When we asked Peterson whether the directive issued by Maidment contravenes the agreement, he declined to issue a yes-or-no answer, citing the union’s ongoing efforts to get clarity on just how the new directive will play out. Attempting to abridge the new standard, Peterson tells the Erik Wemple Blog, “As long as it has something to do with sports, it’s okay … [noise indicating confusion] … I don’t know exactly what management wants to do in terms of editorial direction.” The dismissal of Petchesky is another preoccupation. “We’re definitely deeply troubled by that. That’s an ongoing conversation as well,” says Peterson.

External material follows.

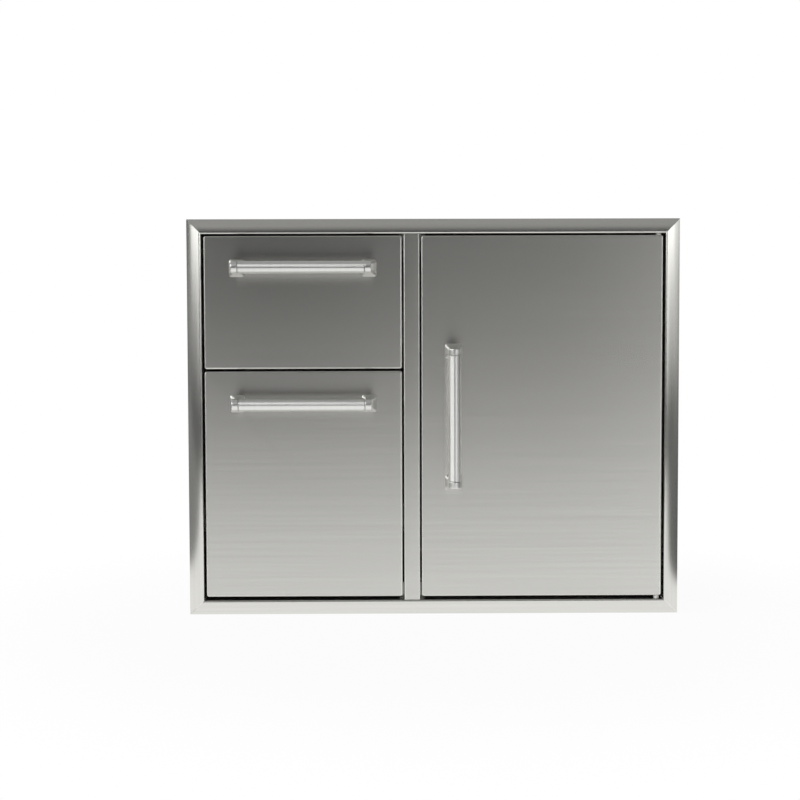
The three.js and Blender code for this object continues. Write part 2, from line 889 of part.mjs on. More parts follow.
// The tub: a channel with rolled rims, and tabs at its front that lie against the liner.
function tub(bottom, top) {
  const path = bentPath([
    [tubLeft + tubRim, top - tubRimLip],
    [tubLeft + tubRim, top, bendRadius],
    [tubLeft, top, bendRadius],
    [tubLeft, bottom, bendRadius],
    [tubRight, bottom, bendRadius],
    [tubRight, top, bendRadius],
    [tubRight - tubRim, top, bendRadius],
    [tubRight - tubRim, top - tubRimLip],
  ]);
  const shell = swept(sheetOutline(path, tubSheet), tubFront, tubRear, alongY);
  const tab = (x0, x1) =>
    box(x0, x1, tubFront, tubFront + tubSheet, bottom + 2 * bendRadius, top - tubRimLip - bendRadius);
  return joined(
    shell,
    tab(tubLeft + tubSheet / 2, tubLeft + tubTab),
    tab(tubRight - tubTab, tubRight - tubSheet / 2),
  );
}

function tubBack(bottom, top) {
  const inset = tubSheet + seam;
  const area = {
    left: tubLeft + inset,
    right: tubRight - inset,
    bottom: bottom + inset,
    top: top - tubRimLip - seam,
  };
  return pan(area, tubRear - tubBackFlange, tubRear, tubSheet, bendRadius);
}

// A drawer's rails on one side. The right side is the left one mirrored.
function addRails(owner, side, z) {
  const group = new THREE.Group();
  const wall = side === "left" ? -sideInner + seam : partitionLeft - seam;
  group.position.set(wall, railFront, z);
  group.scale.x = side === "left" ? 1 : -1;
  cabinet.add(group);
  for (const [piece, make] of Object.entries(railPieces)) {
    place(`${owner}_${side}_${piece}`, make(), piece.endsWith("cage") ? polished : zinc, group);
  }
}

function addDrawer(owner, front, railLift) {
  const bottom = front.bottom + tubLift;
  const top = front.top - tubDrop;
  const handle = {
    x: (front.left + front.right) / 2,
    z: front.top - handleFromEdge,
    turn: 0,
  };
  place(`${owner}_outer_panel`, cut(outerPanel(front), ...studHoles(handle)), brushed);
  place(`${owner}_inner_liner`, innerLiner(front), brushed);
  place(`${owner}_tub`, tub(bottom, top), dull);
  place(`${owner}_back`, tubBack(bottom, top), dull);
  addHandle(owner, ["left", "right"], handle);
  addRails(owner, "left", bottom + railLift);
  addRails(owner, "right", bottom + railLift);
}

addDrawer("upper_drawer", upperFront, upperRailLift);
addDrawer("lower_drawer", lowerFront, lowerRailLift);

export default cabinet;
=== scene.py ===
"""A built-in outdoor kitchen cabinet in stainless steel: its finish, small pieces, light and camera.

Metres, +Z up, front facing -Y. The wall that holds the cabinet has its face at y = 0.
"""
import json
import math

import bmesh
import bpy
from mathutils import Matrix, Vector


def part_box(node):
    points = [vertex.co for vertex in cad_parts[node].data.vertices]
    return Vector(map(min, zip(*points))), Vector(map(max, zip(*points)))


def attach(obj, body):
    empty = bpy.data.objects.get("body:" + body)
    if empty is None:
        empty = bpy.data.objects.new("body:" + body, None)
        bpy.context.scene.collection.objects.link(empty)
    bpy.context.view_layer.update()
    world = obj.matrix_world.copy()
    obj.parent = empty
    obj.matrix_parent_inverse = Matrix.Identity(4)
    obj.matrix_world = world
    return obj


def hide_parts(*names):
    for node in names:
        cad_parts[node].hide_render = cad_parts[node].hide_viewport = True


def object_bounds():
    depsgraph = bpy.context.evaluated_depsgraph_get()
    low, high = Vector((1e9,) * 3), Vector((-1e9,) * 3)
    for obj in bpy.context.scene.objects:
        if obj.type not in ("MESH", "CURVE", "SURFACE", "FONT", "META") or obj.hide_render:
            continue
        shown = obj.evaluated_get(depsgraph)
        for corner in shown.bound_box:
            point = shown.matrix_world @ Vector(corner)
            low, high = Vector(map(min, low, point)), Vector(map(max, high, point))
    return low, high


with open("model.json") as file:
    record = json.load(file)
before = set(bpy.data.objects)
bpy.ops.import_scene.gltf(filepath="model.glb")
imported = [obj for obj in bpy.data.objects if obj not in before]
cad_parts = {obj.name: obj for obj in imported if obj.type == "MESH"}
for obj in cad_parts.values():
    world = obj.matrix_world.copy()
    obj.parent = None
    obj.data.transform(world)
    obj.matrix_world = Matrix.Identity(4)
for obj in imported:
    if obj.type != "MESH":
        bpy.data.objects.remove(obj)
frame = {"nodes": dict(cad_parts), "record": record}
cad_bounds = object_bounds()

MM = 0.001

# Handles
HANDLE_LENGTH = 220 * MM
HANDLE_STANDOFF = 42 * MM
BAR_RADIUS = 10 * MM
BAR_WALL = 1.5 * MM
BAR_EASE = 0.5 * MM
BAR_GROOVE = 0.25 * MM
POST_END = 11 * MM
POST_CHAMFER = 0.9 * MM
FOOT_WIDTH = 28 * MM
FOOT_OUTREACH = 7.5 * MM
FOOT_INREACH = 6 * MM
FOOT_EDGE = 0.8 * MM
FOOT_CORNER = 4 * MM
NECK_WIDTH = 15 * MM
NECK_INSET = 1 * MM
FLARE_POWER = 3.2
FLARE_STEPS = 12
POST_VOXEL = 0.55 * MM
POST_SMOOTHING = 12
SMOOTHING_SHARE = 0.5

# Spot welds' marks on the back panel, and the share of the colour that stays in them
WELD_RADIUS = 3.2 * MM
WELD_DEPTH = 0.25 * MM
WELD_PITCH = 54 * MM
WELD_FROM_EDGE = 8 * MM
WELD_SHADE_SHARE = 0.82

# Sheets, as in the frame
CARCASS_SHEET = 1.2 * MM
TUB_SHEET = 1 * MM
BRACKET_SHEET = 1.5 * MM

# Door hinges, buffer and catch
PIN_RADIUS = 2.5 * MM
PIN_HEAD_RADIUS = 4 * MM
PIN_HEAD_HEIGHT = 2 * MM
PIN_CHAMFER = 0.8 * MM
PIN_CLEARANCE = 0.1 * MM
BUSH_WALL = 1.1 * MM
BUSH_FLANGE_RADIUS = 4.4 * MM
BUSH_LENGTH = 9 * MM
BUSH_EASE = 0.4 * MM
BUFFER_NECK = 1.2 * MM
POLE_PROUD = 0.5 * MM
POLE_THICKNESS = 1.5 * MM
POLE_INSET = 2.4 * MM
CATCH_EASE = 0.9 * MM
CATCH_WALL = 2 * MM
CATCH_POCKET = 1.5 * MM
CATCH_RIBS = 6
RIB_GROOVE = 1.2 * MM
RIB_GROOVE_DEPTH = 0.5 * MM
STRIKE_CORNER = 2.5 * MM
PLATE_EASE = 0.25 * MM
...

On one level, the Spanfeller-Maidment stick-to-sports rule makes a lot of sense. There are many forgettable, garbage posts on Deadspin that have nothing to do with sports. Yet the extraordinary latitude opens the Deadspin content management system to bursts of brilliance not to be found on other news sites, no matter what they’re sticking to. A fine example is Drew Magary’s reconstruction of his near-death experience suffering from a subdural hematoma.
What did that have to do with sports, Spanfeller-Maidment?
Another is media-criticism history. Alert Deadspin staffers, with no adhesive relationship to sports, knitted together a legion of Sinclair broadcasters from around the country reading from the same Trumpian script decrying “biased and false news.” Many individuals had previously described how Sinclair was affecting local news audiences, but Deadspin explained it.
That video has more than 500,000 non-sporting views on YouTube. How about those numbers, Spanfeller-Maidment?
Again: Charting broad editorial boundaries traditionally falls to suits. In the case of Deadspin, those suits want staffers to enjoy the freedom of writing creatively on topics connected to sports. Not a bad deal, perhaps. But that’s not Deadspin, that’s something else.